→ **SUPPLIED MATERIAL**:

________________________________________

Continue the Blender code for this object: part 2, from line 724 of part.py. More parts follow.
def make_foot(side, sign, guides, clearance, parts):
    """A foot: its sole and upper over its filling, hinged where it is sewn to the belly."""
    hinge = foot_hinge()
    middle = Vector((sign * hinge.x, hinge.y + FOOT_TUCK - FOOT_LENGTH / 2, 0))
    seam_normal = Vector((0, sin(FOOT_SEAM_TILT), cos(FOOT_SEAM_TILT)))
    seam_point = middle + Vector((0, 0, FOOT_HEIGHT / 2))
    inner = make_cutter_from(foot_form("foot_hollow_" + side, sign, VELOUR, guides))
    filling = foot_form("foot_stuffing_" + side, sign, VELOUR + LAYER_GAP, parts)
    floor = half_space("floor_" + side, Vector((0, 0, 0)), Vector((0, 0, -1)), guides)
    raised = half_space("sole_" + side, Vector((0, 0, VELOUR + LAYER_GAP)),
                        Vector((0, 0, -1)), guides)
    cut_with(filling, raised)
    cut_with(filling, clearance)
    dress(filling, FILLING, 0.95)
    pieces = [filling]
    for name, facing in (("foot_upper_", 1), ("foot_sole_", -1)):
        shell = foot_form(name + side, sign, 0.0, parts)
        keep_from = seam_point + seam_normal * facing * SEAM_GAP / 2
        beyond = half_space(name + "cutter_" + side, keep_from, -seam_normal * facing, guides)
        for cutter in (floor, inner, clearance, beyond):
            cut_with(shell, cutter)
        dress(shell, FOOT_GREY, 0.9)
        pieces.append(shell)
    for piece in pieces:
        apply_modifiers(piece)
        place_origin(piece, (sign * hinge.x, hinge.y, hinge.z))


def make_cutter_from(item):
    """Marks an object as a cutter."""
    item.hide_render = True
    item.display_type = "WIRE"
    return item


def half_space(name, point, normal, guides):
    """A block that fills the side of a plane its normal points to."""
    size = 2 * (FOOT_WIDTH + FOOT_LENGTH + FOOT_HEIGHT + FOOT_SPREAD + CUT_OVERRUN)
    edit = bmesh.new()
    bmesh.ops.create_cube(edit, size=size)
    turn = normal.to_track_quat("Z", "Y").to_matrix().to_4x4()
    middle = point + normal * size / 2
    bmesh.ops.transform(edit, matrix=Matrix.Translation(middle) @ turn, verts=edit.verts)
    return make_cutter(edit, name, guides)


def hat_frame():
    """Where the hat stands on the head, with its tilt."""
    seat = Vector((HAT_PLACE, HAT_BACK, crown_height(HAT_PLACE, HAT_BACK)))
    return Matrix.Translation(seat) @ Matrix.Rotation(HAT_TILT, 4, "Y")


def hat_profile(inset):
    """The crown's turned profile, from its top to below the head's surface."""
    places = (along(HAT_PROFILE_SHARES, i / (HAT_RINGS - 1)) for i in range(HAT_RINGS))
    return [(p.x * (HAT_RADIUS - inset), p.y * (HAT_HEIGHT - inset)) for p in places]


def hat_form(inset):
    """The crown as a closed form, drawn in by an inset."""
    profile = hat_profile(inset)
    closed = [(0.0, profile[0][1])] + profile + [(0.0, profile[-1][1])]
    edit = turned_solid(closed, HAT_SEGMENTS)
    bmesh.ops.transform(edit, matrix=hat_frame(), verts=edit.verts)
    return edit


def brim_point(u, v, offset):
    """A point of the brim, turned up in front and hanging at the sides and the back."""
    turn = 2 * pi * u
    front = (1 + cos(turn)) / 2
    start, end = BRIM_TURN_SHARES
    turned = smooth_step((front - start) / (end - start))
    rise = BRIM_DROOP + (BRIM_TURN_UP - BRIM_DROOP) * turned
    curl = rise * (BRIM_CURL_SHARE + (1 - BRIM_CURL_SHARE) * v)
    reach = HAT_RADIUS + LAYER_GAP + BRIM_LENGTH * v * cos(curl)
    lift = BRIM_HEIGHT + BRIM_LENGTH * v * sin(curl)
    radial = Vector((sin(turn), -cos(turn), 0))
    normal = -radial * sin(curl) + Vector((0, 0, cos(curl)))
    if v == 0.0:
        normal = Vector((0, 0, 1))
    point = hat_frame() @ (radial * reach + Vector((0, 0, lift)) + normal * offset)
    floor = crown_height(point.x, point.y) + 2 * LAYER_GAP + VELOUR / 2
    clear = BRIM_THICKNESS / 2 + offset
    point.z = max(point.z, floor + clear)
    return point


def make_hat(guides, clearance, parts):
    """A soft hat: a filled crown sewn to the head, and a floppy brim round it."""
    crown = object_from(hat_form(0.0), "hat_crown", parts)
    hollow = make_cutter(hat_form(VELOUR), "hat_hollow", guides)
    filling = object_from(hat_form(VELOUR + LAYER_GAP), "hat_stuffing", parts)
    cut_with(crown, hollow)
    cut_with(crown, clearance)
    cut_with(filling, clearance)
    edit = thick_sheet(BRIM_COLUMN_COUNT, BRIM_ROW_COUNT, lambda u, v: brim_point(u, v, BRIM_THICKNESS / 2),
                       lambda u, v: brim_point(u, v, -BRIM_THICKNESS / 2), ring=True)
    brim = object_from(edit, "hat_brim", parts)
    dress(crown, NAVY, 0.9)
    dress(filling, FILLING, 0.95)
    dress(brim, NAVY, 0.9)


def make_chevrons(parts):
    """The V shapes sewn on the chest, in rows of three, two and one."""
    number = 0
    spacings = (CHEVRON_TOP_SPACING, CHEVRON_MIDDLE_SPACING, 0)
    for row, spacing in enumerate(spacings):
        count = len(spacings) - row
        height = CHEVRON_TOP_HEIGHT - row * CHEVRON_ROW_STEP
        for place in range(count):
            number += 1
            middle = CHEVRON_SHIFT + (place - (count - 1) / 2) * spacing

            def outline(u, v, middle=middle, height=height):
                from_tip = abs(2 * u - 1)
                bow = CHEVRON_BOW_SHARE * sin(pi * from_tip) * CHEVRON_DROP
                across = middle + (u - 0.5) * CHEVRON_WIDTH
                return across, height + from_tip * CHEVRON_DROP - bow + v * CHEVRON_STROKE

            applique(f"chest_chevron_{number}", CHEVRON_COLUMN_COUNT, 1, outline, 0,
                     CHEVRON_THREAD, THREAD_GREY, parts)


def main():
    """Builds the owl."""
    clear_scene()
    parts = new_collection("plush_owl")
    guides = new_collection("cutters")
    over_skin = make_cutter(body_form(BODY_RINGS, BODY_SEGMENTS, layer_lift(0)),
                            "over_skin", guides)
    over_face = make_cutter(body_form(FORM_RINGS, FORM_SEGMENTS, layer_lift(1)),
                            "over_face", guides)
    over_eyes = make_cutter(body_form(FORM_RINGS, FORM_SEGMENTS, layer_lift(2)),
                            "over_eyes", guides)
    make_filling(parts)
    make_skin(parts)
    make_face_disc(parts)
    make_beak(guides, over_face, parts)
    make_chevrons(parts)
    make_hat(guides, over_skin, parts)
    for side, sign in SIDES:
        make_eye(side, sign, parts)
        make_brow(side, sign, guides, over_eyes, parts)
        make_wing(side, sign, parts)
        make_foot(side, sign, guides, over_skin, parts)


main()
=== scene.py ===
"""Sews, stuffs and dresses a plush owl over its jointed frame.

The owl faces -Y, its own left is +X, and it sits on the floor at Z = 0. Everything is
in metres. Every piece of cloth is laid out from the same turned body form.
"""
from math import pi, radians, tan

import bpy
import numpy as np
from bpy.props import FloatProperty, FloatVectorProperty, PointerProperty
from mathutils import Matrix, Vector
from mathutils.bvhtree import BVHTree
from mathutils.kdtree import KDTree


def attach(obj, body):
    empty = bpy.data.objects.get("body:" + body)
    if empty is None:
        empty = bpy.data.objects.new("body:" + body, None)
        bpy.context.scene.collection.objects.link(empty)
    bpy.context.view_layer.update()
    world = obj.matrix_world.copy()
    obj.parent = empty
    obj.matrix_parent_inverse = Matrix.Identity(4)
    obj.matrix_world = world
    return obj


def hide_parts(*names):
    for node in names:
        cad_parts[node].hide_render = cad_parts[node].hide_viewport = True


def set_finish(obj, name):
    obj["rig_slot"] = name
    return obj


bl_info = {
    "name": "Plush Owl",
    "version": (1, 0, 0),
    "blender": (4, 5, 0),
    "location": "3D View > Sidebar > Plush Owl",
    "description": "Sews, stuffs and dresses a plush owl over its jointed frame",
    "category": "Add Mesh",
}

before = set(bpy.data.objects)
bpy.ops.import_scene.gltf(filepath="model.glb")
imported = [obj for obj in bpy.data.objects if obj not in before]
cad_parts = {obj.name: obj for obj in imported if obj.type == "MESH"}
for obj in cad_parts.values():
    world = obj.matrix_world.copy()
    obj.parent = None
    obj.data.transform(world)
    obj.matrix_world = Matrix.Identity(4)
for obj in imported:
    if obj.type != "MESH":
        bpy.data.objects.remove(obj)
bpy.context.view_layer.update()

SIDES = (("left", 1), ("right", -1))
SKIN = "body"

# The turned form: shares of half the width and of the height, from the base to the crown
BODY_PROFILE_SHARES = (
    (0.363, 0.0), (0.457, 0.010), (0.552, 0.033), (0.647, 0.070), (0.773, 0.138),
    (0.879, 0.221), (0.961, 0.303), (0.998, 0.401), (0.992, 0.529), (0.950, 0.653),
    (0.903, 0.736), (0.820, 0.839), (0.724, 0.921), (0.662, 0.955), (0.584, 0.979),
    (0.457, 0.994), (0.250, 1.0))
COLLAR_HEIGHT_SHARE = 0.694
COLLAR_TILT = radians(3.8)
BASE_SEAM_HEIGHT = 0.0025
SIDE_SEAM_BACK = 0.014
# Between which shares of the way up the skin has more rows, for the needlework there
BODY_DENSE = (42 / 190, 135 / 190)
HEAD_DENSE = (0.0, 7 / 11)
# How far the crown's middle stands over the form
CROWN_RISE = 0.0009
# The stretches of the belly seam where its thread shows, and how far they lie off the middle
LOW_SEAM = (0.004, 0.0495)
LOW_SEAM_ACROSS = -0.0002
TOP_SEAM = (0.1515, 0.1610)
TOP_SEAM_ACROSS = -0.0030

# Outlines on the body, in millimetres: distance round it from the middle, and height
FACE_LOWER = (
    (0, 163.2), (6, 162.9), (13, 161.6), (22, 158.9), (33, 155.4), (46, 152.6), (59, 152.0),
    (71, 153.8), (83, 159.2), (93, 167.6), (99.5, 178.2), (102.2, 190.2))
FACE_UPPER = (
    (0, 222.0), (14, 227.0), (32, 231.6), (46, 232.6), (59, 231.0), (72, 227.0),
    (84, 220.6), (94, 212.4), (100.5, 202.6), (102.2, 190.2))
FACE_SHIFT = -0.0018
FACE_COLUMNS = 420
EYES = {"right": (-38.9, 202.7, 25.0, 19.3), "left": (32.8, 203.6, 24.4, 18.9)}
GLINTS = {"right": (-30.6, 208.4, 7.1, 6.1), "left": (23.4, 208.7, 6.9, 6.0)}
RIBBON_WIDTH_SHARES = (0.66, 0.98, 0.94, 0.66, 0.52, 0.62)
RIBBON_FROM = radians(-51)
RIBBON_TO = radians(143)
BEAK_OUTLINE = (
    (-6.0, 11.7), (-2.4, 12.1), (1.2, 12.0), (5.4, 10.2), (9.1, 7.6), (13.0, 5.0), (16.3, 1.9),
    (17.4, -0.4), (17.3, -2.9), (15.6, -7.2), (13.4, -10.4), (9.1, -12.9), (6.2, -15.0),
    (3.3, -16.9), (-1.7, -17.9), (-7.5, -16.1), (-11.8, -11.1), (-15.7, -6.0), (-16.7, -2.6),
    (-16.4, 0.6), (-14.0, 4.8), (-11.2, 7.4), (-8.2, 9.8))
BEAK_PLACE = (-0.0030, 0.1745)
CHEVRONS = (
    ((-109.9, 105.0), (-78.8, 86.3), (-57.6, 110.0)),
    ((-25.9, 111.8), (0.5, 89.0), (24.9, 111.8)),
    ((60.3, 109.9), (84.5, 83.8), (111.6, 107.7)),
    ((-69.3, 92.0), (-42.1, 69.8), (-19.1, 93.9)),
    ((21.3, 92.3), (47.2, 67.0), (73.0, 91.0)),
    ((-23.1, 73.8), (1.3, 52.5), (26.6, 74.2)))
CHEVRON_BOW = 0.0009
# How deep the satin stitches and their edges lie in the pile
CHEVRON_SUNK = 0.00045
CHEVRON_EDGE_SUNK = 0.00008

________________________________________

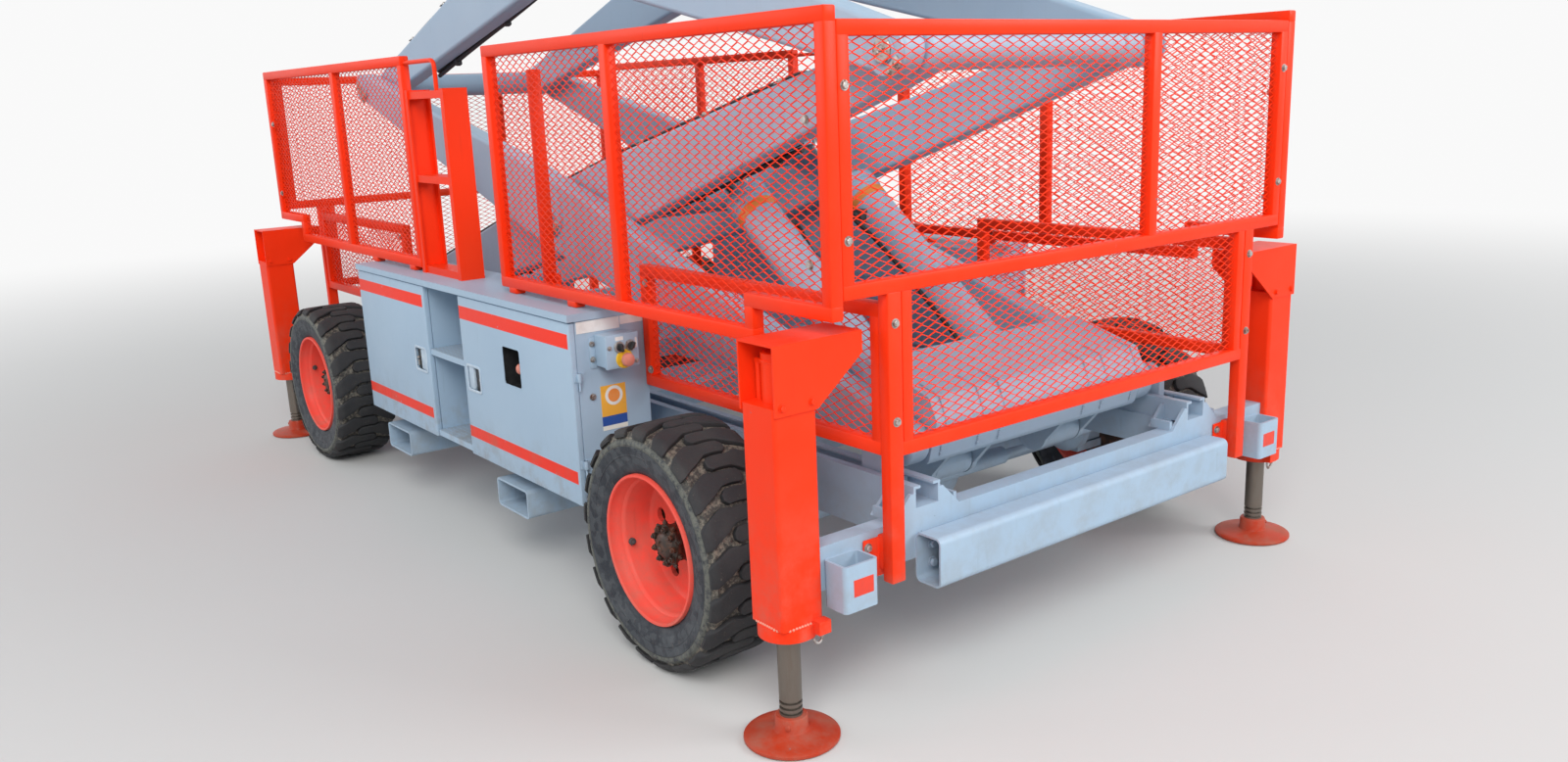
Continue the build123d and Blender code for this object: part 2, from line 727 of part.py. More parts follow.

________________________________________

→ **BRIEF**: Print exactly the lines from the one containing "make_beak(guides, over_face, parts)" to the one containing "its jointed frame.", both included, and nothing else.

→ **WRITTEN RESPONSE**:
    make_beak(guides, over_face, parts)
    make_chevrons(parts)
    make_hat(guides, over_skin, parts)
    for side, sign in SIDES:
        make_eye(side, sign, parts)
        make_brow(side, sign, guides, over_eyes, parts)
        make_wing(side, sign, parts)
        make_foot(side, sign, guides, over_skin, parts)


main()
=== scene.py ===
"""Sews, stuffs and dresses a plush owl over its jointed frame.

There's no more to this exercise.